## EXERCISE GOAL
Write out exactly the lines below that run from the one containing "make_bulb()" through the one containing "imported = [obj", both included, with no other lines.

::::::::

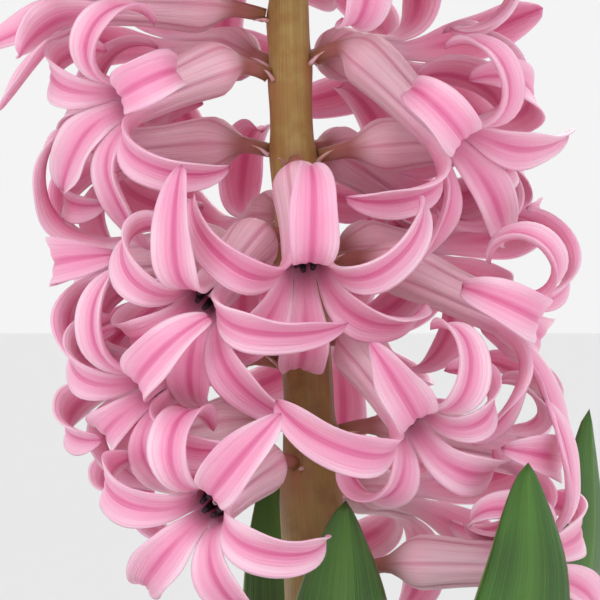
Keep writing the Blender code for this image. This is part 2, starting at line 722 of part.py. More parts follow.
def main():
    for obj in list(bpy.data.objects):
        bpy.data.objects.remove(obj)
    make_pot()
    make_soil()
    make_bulb()
    stem = stem_shell()
    object_from_shell("stem", stem, STEM_GREEN)
    leaves = {name: leaf_shell(*leaf) for name, leaf in LEAVES.items()}
    for name, leaf in leaves.items():
        object_from_shell(name, leaf, LEAF_GREEN)
    buds = bud_shells()
    for number, bud in enumerate(buds, 1):
        object_from_shell(f"bud_{number}", bud, BUD_PINK)
    florets = [Floret(seed, *place, **changes) for seed, (*place, changes) in enumerate(FLORETS, 1)]
    obstacles = [tree_of(shell) for shell in [stem, *leaves.values(), *buds]]
    nudges = open_florets(florets, obstacles)
    for number, (floret, nudge) in enumerate(zip(florets, nudges), 1):
        object_from_shell(f"floret_{number:02d}", floret_shell(floret, nudge), PETAL_PINK)


if __name__ == "__main__":
    main()
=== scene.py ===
"""The looks of the potted hyacinth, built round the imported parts.

Shapes are worked out in millimetres and degrees, as in the parts, and new_piece() scales them to metres.
Azimuth 0 is the front, -Y, and 90 is +X.
"""

import itertools
import json
import math

import bpy
import numpy as np
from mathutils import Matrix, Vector
from mathutils.kdtree import KDTree

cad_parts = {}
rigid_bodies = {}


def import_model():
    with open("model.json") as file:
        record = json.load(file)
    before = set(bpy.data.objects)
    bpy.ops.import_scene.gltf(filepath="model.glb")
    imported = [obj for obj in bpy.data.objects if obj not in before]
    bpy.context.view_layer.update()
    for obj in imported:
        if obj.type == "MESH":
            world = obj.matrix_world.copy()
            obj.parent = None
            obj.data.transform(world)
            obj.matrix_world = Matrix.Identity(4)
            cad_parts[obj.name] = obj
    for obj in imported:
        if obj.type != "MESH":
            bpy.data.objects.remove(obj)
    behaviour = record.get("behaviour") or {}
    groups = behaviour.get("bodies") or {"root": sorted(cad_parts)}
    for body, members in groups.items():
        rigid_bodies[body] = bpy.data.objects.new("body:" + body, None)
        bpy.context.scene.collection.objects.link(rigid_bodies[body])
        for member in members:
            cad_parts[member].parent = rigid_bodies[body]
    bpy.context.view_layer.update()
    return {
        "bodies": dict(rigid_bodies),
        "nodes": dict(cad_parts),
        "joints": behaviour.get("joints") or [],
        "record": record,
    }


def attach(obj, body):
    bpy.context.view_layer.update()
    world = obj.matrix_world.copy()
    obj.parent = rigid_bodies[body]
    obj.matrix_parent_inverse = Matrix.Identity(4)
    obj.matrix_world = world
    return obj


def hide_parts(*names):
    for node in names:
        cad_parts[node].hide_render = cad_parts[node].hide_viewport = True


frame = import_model()

MM = 0.001
UP = np.array([0.0, 0.0, 1.0])

# The usual floret, at size 1.
LOBES = 6
PEDICEL = 5.0
PEDICEL_RADIUS = 1.0
PEDICEL_RISE = 15.0
TUBE_REACH = 26.0
BELLY_RADIUS = 4.2
NECK_RADIUS = 3.5
TUBE_WALL = 0.55
CUP_DEPTH = 0.45
LOBE_LENGTH = 27.0
LOBE_HALF_WIDTH = 4.2
LOBE_START = 12.0
LOBE_FLARE = 58.0
LOBE_CURL = 135.0
LOBE_VARIATION = dict(flare=6.0, curl=18.0, length=0.05, bend=5.0)
GAP = 0.35

# Fineness of the meshes.
STEM_SIDES = 40
STEM_ROWS = 260
BUD_SIDES = 36
BUD_ROWS = 24
POT_SIDES = 128
SOIL_SIDES = 200
BULB_SIDES = 144
BULB_ROWS = 50
CLODS = 420
TUBE_ROWS = 18
CUP_ROWS = 6
LOBE_ROWS = 26
LOBE_COLUMNS = 10

# How far apart two points may be and still be one corner.
SAME_CORNER = 0.02

# The stem's middle line: height, x, y and radius.
STEM_KNOTS = [
    (88.35, 0.0, 0.0, 6.0),
    (120.0, 0.4, 0.0, 6.4),
    (160.0, 0.9, 0.0, 6.2),
    (196.0, 0.2, 0.0, 5.7),
    (211.0, -1.2, 0.0, 5.1),
    (220.0, -1.4, 0.0, 4.3),
    (232.0, -1.7, 0.0, 3.9),
    (267.0, -4.2, 0.0, 3.5),
    (291.0, -4.8, 0.0, 3.15),
    (320.0, -5.2, 0.0, 2.6),
    (345.0, -5.4, 0.0, 1.8),
    (353.0, -5.5, 0.0, 1.3),
]

POT_HEIGHT = 100.0
POT_TOP_RADIUS = 60.0
POT_BASE_RADIUS = 42.0
POT_WALL = 5.0
POT_FLOOR = 7.0
RIM_HEIGHT = 20.0
RIM_PROUD = 3.0
DRAIN_HOLES = 3
DRAIN_RADIUS = 4.0
DRAIN_RING_RADIUS = 24.0

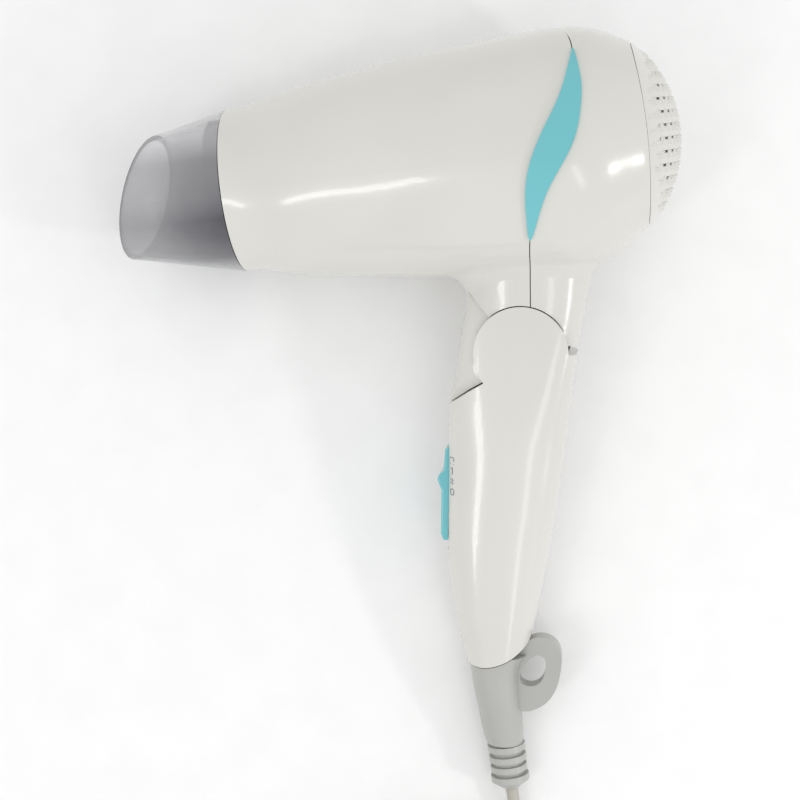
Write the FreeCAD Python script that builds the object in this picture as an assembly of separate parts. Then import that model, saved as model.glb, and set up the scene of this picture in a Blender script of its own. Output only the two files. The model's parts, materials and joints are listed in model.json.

::::::::

## FINAL RESULT
    make_bulb()
    stem = stem_shell()
    object_from_shell("stem", stem, STEM_GREEN)
    leaves = {name: leaf_shell(*leaf) for name, leaf in LEAVES.items()}
    for name, leaf in leaves.items():
        object_from_shell(name, leaf, LEAF_GREEN)
    buds = bud_shells()
    for number, bud in enumerate(buds, 1):
        object_from_shell(f"bud_{number}", bud, BUD_PINK)
    florets = [Floret(seed, *place, **changes) for seed, (*place, changes) in enumerate(FLORETS, 1)]
    obstacles = [tree_of(shell) for shell in [stem, *leaves.values(), *buds]]
    nudges = open_florets(florets, obstacles)
    for number, (floret, nudge) in enumerate(zip(florets, nudges), 1):
        object_from_shell(f"floret_{number:02d}", floret_shell(floret, nudge), PETAL_PINK)


if __name__ == "__main__":
    main()
=== scene.py ===
"""The looks of the potted hyacinth, built round the imported parts.

Shapes are worked out in millimetres and degrees, as in the parts, and new_piece() scales them to metres.
Azimuth 0 is the front, -Y, and 90 is +X.
"""

import itertools
import json
import math

import bpy
import numpy as np
from mathutils import Matrix, Vector
from mathutils.kdtree import KDTree

cad_parts = {}
rigid_bodies = {}


def import_model():
    with open("model.json") as file:
        record = json.load(file)
    before = set(bpy.data.objects)
    bpy.ops.import_scene.gltf(filepath="model.glb")
    imported = [obj for obj in bpy.data.objects if obj not in before]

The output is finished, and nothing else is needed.